___ Records provided

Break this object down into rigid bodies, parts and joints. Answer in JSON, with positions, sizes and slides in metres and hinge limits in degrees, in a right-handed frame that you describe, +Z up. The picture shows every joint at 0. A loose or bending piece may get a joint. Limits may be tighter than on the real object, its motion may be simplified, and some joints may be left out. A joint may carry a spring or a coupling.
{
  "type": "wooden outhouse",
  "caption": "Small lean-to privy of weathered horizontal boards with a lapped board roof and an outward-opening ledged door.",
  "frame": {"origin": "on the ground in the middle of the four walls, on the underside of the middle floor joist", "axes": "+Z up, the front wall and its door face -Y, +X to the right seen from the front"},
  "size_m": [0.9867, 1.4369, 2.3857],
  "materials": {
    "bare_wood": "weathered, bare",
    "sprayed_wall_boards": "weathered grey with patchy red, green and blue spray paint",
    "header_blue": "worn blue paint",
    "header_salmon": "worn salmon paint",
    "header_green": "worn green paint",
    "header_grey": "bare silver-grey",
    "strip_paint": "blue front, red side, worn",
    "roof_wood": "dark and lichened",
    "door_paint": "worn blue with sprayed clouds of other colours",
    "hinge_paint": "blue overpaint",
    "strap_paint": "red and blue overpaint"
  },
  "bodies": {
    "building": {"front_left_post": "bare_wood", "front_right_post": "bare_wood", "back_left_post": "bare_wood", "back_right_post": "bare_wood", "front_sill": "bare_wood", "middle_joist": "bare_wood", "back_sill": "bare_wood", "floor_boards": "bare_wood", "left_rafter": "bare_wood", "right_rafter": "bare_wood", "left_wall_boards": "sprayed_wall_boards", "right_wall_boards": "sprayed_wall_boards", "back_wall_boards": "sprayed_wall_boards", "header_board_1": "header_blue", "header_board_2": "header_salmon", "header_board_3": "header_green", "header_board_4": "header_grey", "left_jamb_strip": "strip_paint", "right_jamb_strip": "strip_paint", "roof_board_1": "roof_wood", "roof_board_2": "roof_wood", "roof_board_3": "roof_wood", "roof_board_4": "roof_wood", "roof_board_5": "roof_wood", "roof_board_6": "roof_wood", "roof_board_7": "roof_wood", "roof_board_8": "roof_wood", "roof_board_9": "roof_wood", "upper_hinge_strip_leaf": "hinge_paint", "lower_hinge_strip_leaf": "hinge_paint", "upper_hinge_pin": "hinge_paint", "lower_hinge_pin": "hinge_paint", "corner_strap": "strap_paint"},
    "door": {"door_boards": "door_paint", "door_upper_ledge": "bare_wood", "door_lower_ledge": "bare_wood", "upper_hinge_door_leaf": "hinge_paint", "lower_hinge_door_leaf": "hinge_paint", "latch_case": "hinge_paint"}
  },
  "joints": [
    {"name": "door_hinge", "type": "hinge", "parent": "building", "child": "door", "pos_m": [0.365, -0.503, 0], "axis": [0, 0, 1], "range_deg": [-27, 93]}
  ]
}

______
___ Records provided

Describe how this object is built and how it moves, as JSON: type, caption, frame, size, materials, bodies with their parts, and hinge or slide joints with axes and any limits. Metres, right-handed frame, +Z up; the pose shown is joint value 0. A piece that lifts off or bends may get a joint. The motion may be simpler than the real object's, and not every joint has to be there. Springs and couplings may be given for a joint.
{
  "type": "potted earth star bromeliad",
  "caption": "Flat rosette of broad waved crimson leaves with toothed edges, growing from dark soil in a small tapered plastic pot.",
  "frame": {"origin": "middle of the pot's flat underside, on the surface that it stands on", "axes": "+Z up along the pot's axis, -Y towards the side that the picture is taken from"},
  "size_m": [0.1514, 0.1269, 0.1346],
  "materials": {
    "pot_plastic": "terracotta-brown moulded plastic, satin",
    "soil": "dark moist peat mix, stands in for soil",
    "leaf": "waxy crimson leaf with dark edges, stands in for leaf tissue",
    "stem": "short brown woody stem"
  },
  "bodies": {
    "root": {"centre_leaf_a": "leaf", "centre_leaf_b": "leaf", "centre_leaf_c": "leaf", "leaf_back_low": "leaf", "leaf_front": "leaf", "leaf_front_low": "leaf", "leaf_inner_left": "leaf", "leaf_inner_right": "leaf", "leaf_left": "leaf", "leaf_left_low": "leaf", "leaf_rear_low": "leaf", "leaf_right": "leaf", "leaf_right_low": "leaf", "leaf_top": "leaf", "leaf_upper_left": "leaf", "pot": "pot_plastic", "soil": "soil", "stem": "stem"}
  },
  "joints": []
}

______

## Requirement
In the material above, find each line that contains the word "caption", and select it.

## Answer to this task
  "caption": "Small lean-to privy of weathered horizontal boards with a lapped board roof and an outward-opening ledged door.",
Describe how this object is built and how it moves, as JSON: type, caption, frame, size, materials, bodies with their parts, and hinge or slide joints with axes and any limits. Metres, right-handed frame, +Z up; the pose shown is joint value 0. A piece that lifts off or bends may get a joint. The motion may be simpler than the real object's, and not every joint has to be there. Springs and couplings may be given for a joint.
  "caption": "Flat rosette of broad waved crimson leaves with toothed edges, growing from dark soil in a small tapered plastic pot.",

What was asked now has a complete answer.